╭──
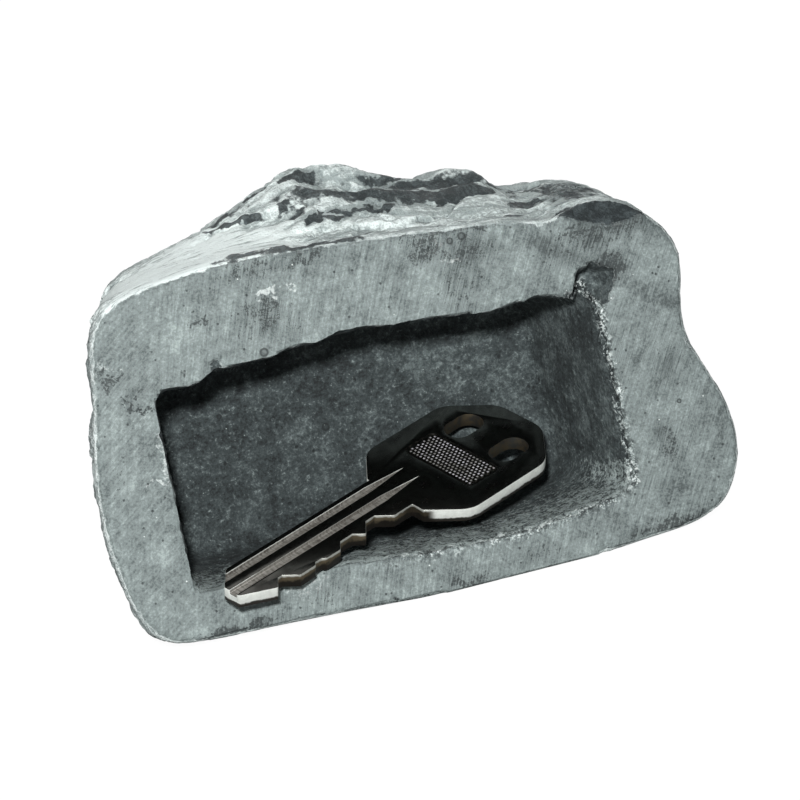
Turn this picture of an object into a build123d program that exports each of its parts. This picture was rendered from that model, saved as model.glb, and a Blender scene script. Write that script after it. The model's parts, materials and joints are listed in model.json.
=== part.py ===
"""Hide-a-key rock: a cast stone-effect rock with a recess in its cut base, and a house key.

Two loose pieces, in millimetres:
  rock_body   one solid casting, sawn flat across its base, with an open recess moulded in the cut
  key         a house key that lies in the recess, its tip over the lower rim

The rock lies on its side, as it does when the key is put in, so the recess looks out to the front.
Both pieces are drawn in the cut face's own frame: X along the recess, Y up the cut face and Z out
of it, from the middle of the recess mouth. The row frame has +Z up, -Y to the front and its origin
under the middle of the whole part.
"""
from build123d import *
import math
import os

# Recess in the cut base
RECESS_LENGTH = 64.0
RECESS_WIDTH = 28.0
RECESS_DEPTH = 26.0
RECESS_CORNER = 1.6         # radius of the four corners at the mouth
FLOOR_FILLET = 2.6          # radius where the walls meet the floor, where the corners are rounder
UPPER_BOW = 2.0             # the upper wall swells up by this much in its middle
LOWER_BOW = 2.3             # the lower wall swells down by this much, right of its middle
LOWER_BOW_AT = 9.0          # where along the rock it is deepest
SHELF_DROP = 0.55           # the same wall's drop where the key's blade crosses it
SHELF_AT = -15.0            # where along the rock that is
LEFT_DRAFT = 3.0            # degrees, so that the mould's core pulls out
RIGHT_DRAFT = 8.0
UPPER_DRAFT = 3.0
LOWER_DRAFT = 2.0

# Stone behind and below the recess, and the way the rock lies
BACK_STONE = 12.0           # from the recess floor to the farthest point of the rock
UNDER_STONE = 9.0           # from the recess to the rest facet, at the cut face
LEAN = 8.0                  # degrees that the cut face leans back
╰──
**Written problem:**
Reproduce the material in full, with no word added or dropped.

**Reply:**
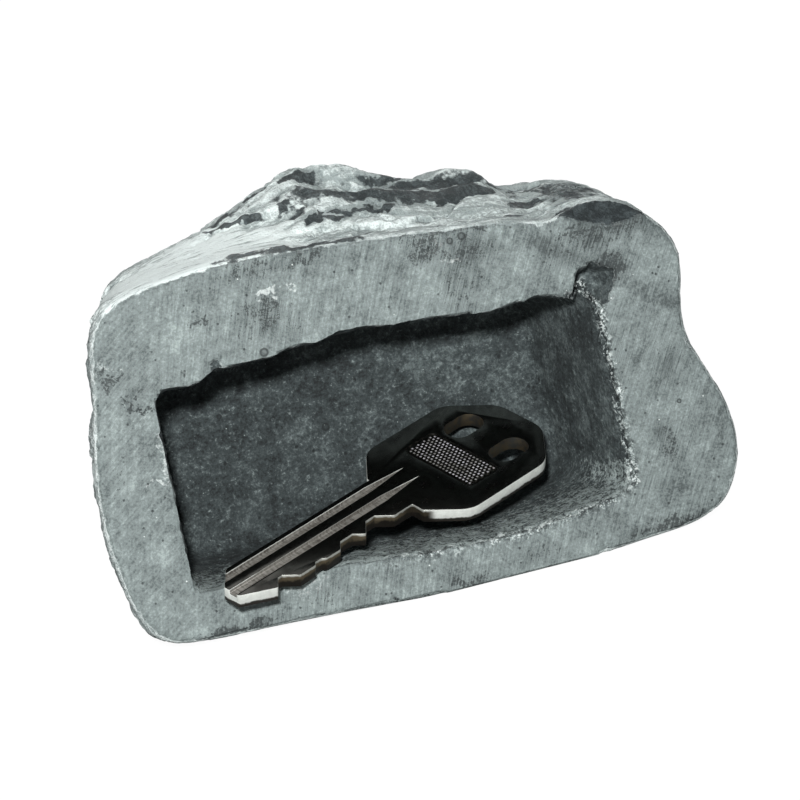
Turn this picture of an object into a build123d program that exports each of its parts. This picture was rendered from that model, saved as model.glb, and a Blender scene script. Write that script after it. The model's parts, materials and joints are listed in model.json.
=== part.py ===
"""Hide-a-key rock: a cast stone-effect rock with a recess in its cut base, and a house key.

Two loose pieces, in millimetres:
  rock_body   one solid casting, sawn flat across its base, with an open recess moulded in the cut
  key         a house key that lies in the recess, its tip over the lower rim

The rock lies on its side, as it does when the key is put in, so the recess looks out to the front.
Both pieces are drawn in the cut face's own frame: X along the recess, Y up the cut face and Z out
of it, from the middle of the recess mouth. The row frame has +Z up, -Y to the front and its origin
under the middle of the whole part.
"""
from build123d import *
import math
import os

# Recess in the cut base
RECESS_LENGTH = 64.0
RECESS_WIDTH = 28.0
RECESS_DEPTH = 26.0
RECESS_CORNER = 1.6         # radius of the four corners at the mouth
FLOOR_FILLET = 2.6          # radius where the walls meet the floor, where the corners are rounder
UPPER_BOW = 2.0             # the upper wall swells up by this much in its middle
LOWER_BOW = 2.3             # the lower wall swells down by this much, right of its middle
LOWER_BOW_AT = 9.0          # where along the rock it is deepest
SHELF_DROP = 0.55           # the same wall's drop where the key's blade crosses it
SHELF_AT = -15.0            # where along the rock that is
LEFT_DRAFT = 3.0            # degrees, so that the mould's core pulls out
RIGHT_DRAFT = 8.0
UPPER_DRAFT = 3.0
LOWER_DRAFT = 2.0

# Stone behind and below the recess, and the way the rock lies
BACK_STONE = 12.0           # from the recess floor to the farthest point of the rock
UNDER_STONE = 9.0           # from the recess to the rest facet, at the cut face
LEAN = 8.0                  # degrees that the cut face leans back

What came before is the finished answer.